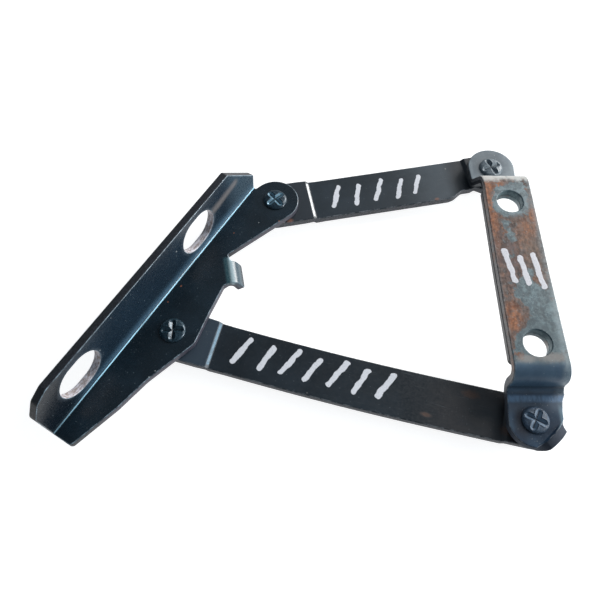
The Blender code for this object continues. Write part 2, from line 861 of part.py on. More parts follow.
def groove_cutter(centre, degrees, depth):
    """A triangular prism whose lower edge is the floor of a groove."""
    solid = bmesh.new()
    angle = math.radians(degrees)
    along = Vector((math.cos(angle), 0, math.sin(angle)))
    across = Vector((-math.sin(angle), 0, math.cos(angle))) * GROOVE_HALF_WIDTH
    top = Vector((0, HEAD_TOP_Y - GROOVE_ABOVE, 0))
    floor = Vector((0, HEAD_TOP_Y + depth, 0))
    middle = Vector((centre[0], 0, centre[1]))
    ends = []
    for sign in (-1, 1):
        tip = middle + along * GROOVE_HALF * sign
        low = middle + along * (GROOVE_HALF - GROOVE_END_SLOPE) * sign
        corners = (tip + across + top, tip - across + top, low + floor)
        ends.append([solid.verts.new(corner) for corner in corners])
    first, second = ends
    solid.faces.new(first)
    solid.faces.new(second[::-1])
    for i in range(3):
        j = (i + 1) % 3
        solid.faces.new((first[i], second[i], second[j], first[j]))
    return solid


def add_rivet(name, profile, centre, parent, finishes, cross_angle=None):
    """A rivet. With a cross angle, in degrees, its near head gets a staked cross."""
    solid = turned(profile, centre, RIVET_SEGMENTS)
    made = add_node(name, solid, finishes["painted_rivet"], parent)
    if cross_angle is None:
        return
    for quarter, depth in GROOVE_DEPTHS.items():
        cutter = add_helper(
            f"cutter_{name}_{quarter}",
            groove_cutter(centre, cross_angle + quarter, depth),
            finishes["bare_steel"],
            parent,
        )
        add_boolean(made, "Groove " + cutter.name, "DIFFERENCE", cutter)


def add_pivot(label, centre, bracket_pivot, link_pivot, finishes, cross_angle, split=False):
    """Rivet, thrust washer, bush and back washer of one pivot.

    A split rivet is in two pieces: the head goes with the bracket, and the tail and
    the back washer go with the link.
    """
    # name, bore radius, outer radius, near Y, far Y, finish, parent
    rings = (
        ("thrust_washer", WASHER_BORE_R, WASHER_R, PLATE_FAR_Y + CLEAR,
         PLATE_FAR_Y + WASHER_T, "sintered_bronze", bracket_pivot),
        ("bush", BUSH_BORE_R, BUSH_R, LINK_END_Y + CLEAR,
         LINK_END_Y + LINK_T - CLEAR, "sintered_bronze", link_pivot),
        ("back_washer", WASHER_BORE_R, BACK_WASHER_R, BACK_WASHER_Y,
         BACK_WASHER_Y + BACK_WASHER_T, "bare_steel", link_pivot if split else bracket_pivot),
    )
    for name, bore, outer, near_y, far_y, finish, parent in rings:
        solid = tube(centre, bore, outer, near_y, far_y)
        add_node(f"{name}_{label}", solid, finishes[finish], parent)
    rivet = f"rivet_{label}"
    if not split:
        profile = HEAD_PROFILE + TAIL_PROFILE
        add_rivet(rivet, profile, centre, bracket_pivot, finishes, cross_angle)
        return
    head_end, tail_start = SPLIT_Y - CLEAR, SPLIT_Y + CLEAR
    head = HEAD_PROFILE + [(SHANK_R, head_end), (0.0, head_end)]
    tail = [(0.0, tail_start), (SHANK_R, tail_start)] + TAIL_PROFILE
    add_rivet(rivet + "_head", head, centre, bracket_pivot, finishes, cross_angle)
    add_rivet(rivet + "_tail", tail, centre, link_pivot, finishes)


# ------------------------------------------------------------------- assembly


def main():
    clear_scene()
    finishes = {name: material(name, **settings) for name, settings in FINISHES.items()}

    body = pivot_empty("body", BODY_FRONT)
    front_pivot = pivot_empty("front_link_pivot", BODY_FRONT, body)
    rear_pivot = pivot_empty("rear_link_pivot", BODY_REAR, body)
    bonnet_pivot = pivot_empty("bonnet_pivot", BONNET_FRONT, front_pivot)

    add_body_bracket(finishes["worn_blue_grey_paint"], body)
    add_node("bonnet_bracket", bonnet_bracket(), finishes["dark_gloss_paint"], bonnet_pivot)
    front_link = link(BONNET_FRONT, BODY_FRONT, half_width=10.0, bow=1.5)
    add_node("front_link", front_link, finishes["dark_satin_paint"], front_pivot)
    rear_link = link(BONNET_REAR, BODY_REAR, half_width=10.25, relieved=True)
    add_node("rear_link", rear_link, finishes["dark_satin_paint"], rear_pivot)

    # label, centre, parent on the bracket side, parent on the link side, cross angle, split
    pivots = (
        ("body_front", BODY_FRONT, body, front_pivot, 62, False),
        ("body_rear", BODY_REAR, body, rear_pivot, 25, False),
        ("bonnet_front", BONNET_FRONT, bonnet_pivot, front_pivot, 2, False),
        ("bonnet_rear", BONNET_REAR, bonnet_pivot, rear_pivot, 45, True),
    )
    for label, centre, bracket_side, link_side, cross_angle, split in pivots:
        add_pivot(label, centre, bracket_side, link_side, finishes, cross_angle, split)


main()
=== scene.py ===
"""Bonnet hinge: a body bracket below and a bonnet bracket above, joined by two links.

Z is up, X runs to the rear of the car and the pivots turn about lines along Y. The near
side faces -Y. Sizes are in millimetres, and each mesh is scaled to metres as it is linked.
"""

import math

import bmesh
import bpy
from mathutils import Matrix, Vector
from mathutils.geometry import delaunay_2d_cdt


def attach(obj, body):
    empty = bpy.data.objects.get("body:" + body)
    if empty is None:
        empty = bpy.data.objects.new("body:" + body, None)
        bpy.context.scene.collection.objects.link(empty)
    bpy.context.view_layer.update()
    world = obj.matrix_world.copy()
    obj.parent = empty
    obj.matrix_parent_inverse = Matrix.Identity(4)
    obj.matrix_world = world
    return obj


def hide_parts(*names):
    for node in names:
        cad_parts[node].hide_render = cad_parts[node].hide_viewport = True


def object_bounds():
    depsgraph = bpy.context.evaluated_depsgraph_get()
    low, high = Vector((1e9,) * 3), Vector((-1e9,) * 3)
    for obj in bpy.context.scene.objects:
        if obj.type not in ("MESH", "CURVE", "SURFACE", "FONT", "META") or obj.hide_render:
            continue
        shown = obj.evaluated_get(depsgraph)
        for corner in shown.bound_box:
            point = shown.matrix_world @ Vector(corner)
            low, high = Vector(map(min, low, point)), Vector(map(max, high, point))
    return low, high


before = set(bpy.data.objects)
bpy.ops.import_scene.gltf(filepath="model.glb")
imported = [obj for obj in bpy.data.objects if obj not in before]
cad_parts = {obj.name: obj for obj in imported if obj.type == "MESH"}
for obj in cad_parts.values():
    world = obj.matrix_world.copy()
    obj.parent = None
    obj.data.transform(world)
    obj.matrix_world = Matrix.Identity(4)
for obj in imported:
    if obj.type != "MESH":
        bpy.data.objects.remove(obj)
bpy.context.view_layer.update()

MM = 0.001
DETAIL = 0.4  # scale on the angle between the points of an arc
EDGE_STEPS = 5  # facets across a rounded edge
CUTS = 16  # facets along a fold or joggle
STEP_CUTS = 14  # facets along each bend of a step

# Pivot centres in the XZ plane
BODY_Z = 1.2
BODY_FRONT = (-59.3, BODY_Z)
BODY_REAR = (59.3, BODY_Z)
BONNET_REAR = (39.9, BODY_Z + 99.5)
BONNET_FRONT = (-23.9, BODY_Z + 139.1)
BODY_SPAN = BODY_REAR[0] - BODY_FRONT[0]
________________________
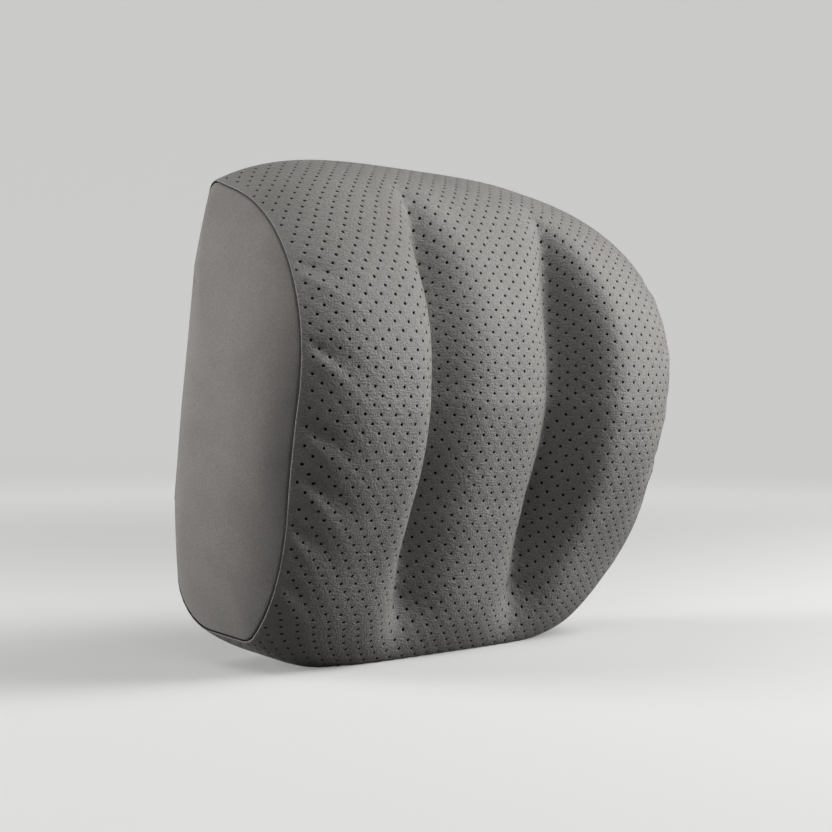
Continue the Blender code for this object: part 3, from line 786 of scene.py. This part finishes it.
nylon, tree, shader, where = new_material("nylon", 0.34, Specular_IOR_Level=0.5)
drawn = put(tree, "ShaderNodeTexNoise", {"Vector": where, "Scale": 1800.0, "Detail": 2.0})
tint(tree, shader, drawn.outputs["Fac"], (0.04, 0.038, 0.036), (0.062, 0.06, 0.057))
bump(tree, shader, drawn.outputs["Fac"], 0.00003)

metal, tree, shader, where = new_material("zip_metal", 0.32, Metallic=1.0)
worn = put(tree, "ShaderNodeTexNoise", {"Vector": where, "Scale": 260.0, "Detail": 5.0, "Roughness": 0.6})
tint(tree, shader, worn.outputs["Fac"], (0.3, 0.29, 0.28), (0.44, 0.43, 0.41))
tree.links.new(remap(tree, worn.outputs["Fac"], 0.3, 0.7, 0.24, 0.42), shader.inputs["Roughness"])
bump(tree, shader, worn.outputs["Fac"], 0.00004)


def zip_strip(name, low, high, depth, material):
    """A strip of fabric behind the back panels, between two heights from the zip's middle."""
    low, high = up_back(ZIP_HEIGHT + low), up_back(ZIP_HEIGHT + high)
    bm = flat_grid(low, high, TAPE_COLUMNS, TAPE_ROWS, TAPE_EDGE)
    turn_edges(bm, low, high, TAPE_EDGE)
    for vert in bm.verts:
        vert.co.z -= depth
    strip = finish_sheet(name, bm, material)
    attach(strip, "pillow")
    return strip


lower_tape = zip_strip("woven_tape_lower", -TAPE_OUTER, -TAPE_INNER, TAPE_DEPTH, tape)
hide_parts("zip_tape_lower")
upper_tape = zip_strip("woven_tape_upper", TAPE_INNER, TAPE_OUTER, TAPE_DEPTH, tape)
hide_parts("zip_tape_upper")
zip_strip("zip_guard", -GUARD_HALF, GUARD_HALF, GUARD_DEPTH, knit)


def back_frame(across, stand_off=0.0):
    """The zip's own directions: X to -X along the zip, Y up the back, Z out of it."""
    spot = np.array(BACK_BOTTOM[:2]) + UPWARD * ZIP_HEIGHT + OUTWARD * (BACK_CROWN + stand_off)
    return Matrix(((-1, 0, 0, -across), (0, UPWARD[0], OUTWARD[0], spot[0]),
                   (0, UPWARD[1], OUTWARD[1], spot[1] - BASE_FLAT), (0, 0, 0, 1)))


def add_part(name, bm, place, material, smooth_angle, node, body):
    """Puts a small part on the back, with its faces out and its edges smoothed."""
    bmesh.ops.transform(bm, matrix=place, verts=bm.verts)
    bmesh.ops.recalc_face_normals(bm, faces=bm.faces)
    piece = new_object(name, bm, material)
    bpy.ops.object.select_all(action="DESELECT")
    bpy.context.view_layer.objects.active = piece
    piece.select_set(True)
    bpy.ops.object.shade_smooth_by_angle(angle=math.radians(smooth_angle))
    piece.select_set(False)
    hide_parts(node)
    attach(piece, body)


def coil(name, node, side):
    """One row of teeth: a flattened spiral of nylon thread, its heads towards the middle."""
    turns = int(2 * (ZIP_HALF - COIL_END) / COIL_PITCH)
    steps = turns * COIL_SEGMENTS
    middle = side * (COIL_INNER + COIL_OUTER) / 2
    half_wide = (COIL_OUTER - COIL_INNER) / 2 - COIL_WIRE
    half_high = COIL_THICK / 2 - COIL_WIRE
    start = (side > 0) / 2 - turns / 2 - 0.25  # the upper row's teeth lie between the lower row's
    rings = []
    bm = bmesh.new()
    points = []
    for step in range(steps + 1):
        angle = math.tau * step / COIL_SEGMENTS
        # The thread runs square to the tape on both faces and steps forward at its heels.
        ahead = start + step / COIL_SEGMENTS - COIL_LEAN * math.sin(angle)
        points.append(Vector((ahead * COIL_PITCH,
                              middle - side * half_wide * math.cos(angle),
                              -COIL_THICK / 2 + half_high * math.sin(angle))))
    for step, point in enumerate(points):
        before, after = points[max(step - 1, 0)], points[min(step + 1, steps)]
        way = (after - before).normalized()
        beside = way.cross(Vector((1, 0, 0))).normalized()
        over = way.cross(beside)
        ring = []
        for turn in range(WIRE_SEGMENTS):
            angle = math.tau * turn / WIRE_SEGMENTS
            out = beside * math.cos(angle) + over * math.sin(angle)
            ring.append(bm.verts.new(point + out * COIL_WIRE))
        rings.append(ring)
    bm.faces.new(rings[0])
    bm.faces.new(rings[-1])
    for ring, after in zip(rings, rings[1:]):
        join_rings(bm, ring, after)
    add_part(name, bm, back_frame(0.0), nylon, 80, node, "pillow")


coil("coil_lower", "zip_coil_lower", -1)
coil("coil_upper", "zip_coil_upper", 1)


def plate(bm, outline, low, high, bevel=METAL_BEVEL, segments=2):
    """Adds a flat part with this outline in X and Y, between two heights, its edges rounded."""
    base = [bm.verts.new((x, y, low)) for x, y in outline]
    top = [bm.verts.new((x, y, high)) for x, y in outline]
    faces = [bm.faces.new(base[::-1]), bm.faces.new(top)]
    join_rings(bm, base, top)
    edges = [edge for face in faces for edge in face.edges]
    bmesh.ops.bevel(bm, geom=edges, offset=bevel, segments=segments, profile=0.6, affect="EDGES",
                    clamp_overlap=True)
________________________
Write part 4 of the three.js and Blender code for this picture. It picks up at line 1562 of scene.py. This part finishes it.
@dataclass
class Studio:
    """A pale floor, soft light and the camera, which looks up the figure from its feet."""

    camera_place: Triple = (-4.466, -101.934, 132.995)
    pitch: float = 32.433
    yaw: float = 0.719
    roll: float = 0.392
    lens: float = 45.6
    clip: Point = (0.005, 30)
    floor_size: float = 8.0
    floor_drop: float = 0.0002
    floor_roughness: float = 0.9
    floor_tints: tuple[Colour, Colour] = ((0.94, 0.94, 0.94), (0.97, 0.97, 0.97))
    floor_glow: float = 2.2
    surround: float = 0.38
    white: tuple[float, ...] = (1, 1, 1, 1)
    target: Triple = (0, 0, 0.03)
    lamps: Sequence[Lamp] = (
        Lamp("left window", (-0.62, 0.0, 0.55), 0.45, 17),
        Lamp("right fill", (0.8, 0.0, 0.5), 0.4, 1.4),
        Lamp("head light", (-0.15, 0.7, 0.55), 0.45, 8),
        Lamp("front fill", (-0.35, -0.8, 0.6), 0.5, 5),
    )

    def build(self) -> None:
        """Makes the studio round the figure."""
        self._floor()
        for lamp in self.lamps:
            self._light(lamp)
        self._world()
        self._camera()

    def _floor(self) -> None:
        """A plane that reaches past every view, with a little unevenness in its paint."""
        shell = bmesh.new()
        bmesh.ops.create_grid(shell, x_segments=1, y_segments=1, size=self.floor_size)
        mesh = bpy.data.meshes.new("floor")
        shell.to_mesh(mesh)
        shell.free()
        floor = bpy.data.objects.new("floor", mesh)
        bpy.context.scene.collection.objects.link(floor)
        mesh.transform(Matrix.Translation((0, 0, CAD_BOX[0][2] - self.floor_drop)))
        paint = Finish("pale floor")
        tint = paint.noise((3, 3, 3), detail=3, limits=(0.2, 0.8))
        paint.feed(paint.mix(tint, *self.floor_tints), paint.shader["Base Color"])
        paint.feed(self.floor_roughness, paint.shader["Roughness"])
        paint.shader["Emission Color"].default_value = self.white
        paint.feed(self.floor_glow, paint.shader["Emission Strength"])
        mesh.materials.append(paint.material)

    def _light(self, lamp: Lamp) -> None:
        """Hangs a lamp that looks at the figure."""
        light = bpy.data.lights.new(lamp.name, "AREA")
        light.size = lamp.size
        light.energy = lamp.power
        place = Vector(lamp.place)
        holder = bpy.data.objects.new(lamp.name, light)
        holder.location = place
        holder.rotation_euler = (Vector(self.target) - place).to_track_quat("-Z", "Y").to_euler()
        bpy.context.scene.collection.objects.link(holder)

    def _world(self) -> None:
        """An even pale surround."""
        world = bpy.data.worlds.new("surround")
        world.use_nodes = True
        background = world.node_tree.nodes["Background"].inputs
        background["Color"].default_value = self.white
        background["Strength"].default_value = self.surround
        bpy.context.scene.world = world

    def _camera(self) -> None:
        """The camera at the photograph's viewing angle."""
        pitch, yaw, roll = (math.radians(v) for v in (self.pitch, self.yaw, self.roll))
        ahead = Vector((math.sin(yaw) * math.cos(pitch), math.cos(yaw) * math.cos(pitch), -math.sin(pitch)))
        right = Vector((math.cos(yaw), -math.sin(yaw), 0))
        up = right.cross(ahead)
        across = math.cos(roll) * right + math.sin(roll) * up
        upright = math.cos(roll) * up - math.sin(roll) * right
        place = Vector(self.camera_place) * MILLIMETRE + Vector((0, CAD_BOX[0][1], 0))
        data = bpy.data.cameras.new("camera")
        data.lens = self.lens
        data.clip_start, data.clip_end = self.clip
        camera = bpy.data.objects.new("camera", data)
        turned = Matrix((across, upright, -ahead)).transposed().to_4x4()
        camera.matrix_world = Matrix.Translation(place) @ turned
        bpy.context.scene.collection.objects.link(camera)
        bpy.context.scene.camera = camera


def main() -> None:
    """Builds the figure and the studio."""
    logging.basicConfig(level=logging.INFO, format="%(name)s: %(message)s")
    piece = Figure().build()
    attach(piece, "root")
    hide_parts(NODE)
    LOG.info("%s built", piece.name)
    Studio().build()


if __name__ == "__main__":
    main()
________________________
What is expected :: Copy out exactly the lines from the one with "# label, centre, parent" through the one with "obj.parent = empty", counting both ends, and no other lines.

Correct output ::
    # label, centre, parent on the bracket side, parent on the link side, cross angle, split
    pivots = (
        ("body_front", BODY_FRONT, body, front_pivot, 62, False),
        ("body_rear", BODY_REAR, body, rear_pivot, 25, False),
        ("bonnet_front", BONNET_FRONT, bonnet_pivot, front_pivot, 2, False),
        ("bonnet_rear", BONNET_REAR, bonnet_pivot, rear_pivot, 45, True),
    )
    for label, centre, bracket_side, link_side, cross_angle, split in pivots:
        add_pivot(label, centre, bracket_side, link_side, finishes, cross_angle, split)


main()
=== scene.py ===
"""Bonnet hinge: a body bracket below and a bonnet bracket above, joined by two links.

Z is up, X runs to the rear of the car and the pivots turn about lines along Y. The near
side faces -Y. Sizes are in millimetres, and each mesh is scaled to metres as it is linked.
"""

import math

import bmesh
import bpy
from mathutils import Matrix, Vector
from mathutils.geometry import delaunay_2d_cdt


def attach(obj, body):
    empty = bpy.data.objects.get("body:" + body)
    if empty is None:
        empty = bpy.data.objects.new("body:" + body, None)
        bpy.context.scene.collection.objects.link(empty)
    bpy.context.view_layer.update()
    world = obj.matrix_world.copy()
    obj.parent = empty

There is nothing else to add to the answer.